Stated problem: Please write out the material below exactly as given.
[Information shown start]
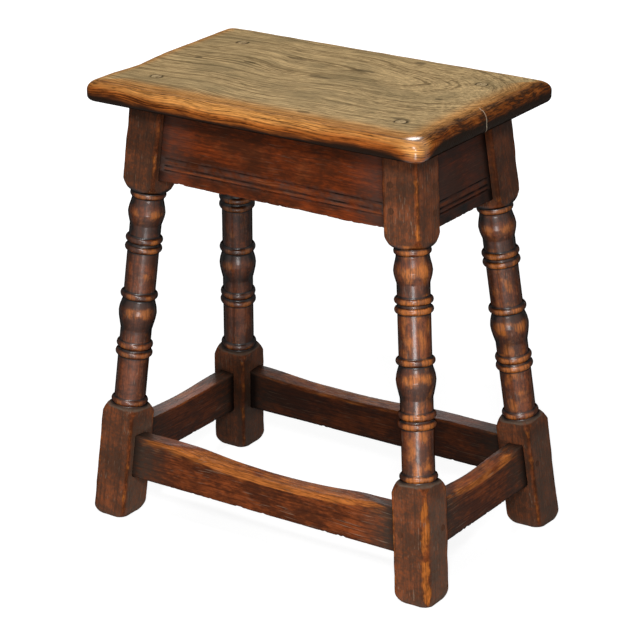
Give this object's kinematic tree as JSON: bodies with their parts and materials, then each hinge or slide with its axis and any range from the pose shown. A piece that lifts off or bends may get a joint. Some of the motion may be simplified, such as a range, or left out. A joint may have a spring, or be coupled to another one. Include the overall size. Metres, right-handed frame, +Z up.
{
  "type": "joint stool",
  "caption": "Oak joint stool: rectangular seat board on splayed turned legs, held by moulded frieze rails, low foot-worn stretchers and wooden pegs.",
  "frame": {"origin": "on the floor under the middle of the stool", "axes": "+X along the seat's length, towards the stool's right; +Y from the front to the back; +Z up"},
  "size_m": [0.4824, 0.2926, 0.544],
  "materials": {
    "oak_seat": "old oak, dry and worn, faint wax sheen",
    "oak_leg": "dark waxed oak, worn brighter on the rings and arrises",
    "oak_frieze": "red-brown waxed oak, darker by the legs",
    "oak_stretcher": "dark waxed oak, worn to golden oak on top",
    "oak_peg": "dark waxed end grain"
  },
  "bodies": {
    "root": {"seat_board": "oak_seat", "leg_front_left": "oak_leg", "leg_front_right": "oak_leg", "leg_back_left": "oak_leg", "leg_back_right": "oak_leg", "frieze_rail_front": "oak_frieze", "frieze_rail_right": "oak_frieze", "frieze_rail_back": "oak_frieze", "frieze_rail_left": "oak_frieze", "stretcher_front": "oak_stretcher", "stretcher_right": "oak_stretcher", "stretcher_back": "oak_stretcher", "stretcher_left": "oak_stretcher", "seat_peg_front_left": "oak_peg", "seat_peg_front_right": "oak_peg", "seat_peg_back_left": "oak_peg", "seat_peg_back_right": "oak_peg", "frieze_peg_front_left_upper": "oak_peg", "frieze_peg_front_left_lower": "oak_peg", "stretcher_peg_front_left": "oak_peg", "frieze_peg_front_right_upper": "oak_peg", "frieze_peg_front_right_lower": "oak_peg", "stretcher_peg_front_right": "oak_peg", "frieze_peg_right_front_upper": "oak_peg", "frieze_peg_right_front_lower": "oak_peg", "stretcher_peg_right_front": "oak_peg", "frieze_peg_right_back_upper": "oak_peg", "frieze_peg_right_back_lower": "oak_peg", "stretcher_peg_right_back": "oak_peg", "frieze_peg_back_left_upper": "oak_peg", "frieze_peg_back_left_lower": "oak_peg", "stretcher_peg_back_left": "oak_peg", "frieze_peg_back_right_upper": "oak_peg", "frieze_peg_back_right_lower": "oak_peg", "stretcher_peg_back_right": "oak_peg", "frieze_peg_left_front_upper": "oak_peg", "frieze_peg_left_front_lower": "oak_peg", "stretcher_peg_left_front": "oak_peg", "frieze_peg_left_back_upper": "oak_peg", "frieze_peg_left_back_lower": "oak_peg", "stretcher_peg_left_back": "oak_peg"}
  },
  "joints": []
}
[Information shown end]
Correct output:
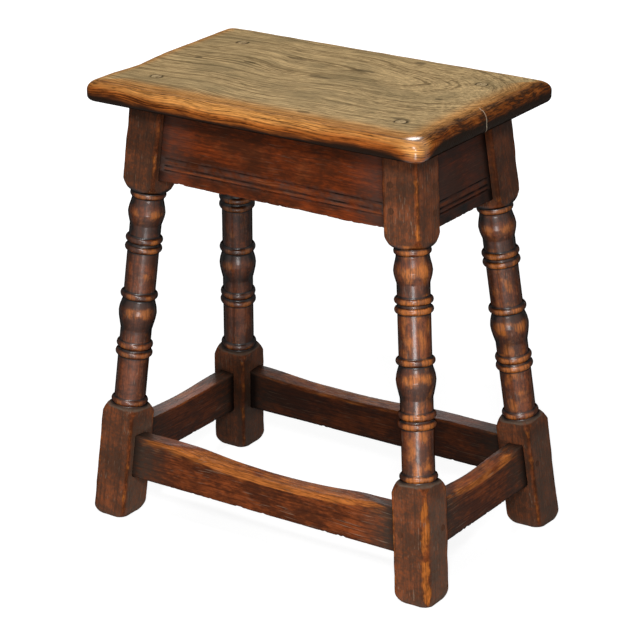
Give this object's kinematic tree as JSON: bodies with their parts and materials, then each hinge or slide with its axis and any range from the pose shown. A piece that lifts off or bends may get a joint. Some of the motion may be simplified, such as a range, or left out. A joint may have a spring, or be coupled to another one. Include the overall size. Metres, right-handed frame, +Z up.
{
  "type": "joint stool",
  "caption": "Oak joint stool: rectangular seat board on splayed turned legs, held by moulded frieze rails, low foot-worn stretchers and wooden pegs.",
  "frame": {"origin": "on the floor under the middle of the stool", "axes": "+X along the seat's length, towards the stool's right; +Y from the front to the back; +Z up"},
  "size_m": [0.4824, 0.2926, 0.544],
  "materials": {
    "oak_seat": "old oak, dry and worn, faint wax sheen",
    "oak_leg": "dark waxed oak, worn brighter on the rings and arrises",
    "oak_frieze": "red-brown waxed oak, darker by the legs",
    "oak_stretcher": "dark waxed oak, worn to golden oak on top",
    "oak_peg": "dark waxed end grain"
  },
  "bodies": {
    "root": {"seat_board": "oak_seat", "leg_front_left": "oak_leg", "leg_front_right": "oak_leg", "leg_back_left": "oak_leg", "leg_back_right": "oak_leg", "frieze_rail_front": "oak_frieze", "frieze_rail_right": "oak_frieze", "frieze_rail_back": "oak_frieze", "frieze_rail_left": "oak_frieze", "stretcher_front": "oak_stretcher", "stretcher_right": "oak_stretcher", "stretcher_back": "oak_stretcher", "stretcher_left": "oak_stretcher", "seat_peg_front_left": "oak_peg", "seat_peg_front_right": "oak_peg", "seat_peg_back_left": "oak_peg", "seat_peg_back_right": "oak_peg", "frieze_peg_front_left_upper": "oak_peg", "frieze_peg_front_left_lower": "oak_peg", "stretcher_peg_front_left": "oak_peg", "frieze_peg_front_right_upper": "oak_peg", "frieze_peg_front_right_lower": "oak_peg", "stretcher_peg_front_right": "oak_peg", "frieze_peg_right_front_upper": "oak_peg", "frieze_peg_right_front_lower": "oak_peg", "stretcher_peg_right_front": "oak_peg", "frieze_peg_right_back_upper": "oak_peg", "frieze_peg_right_back_lower": "oak_peg", "stretcher_peg_right_back": "oak_peg", "frieze_peg_back_left_upper": "oak_peg", "frieze_peg_back_left_lower": "oak_peg", "stretcher_peg_back_left": "oak_peg", "frieze_peg_back_right_upper": "oak_peg", "frieze_peg_back_right_lower": "oak_peg", "stretcher_peg_back_right": "oak_peg", "frieze_peg_left_front_upper": "oak_peg", "frieze_peg_left_front_lower": "oak_peg", "stretcher_peg_left_front": "oak_peg", "frieze_peg_left_back_upper": "oak_peg", "frieze_peg_left_back_lower": "oak_peg", "stretcher_peg_left_back": "oak_peg"}
  },
  "joints": []
}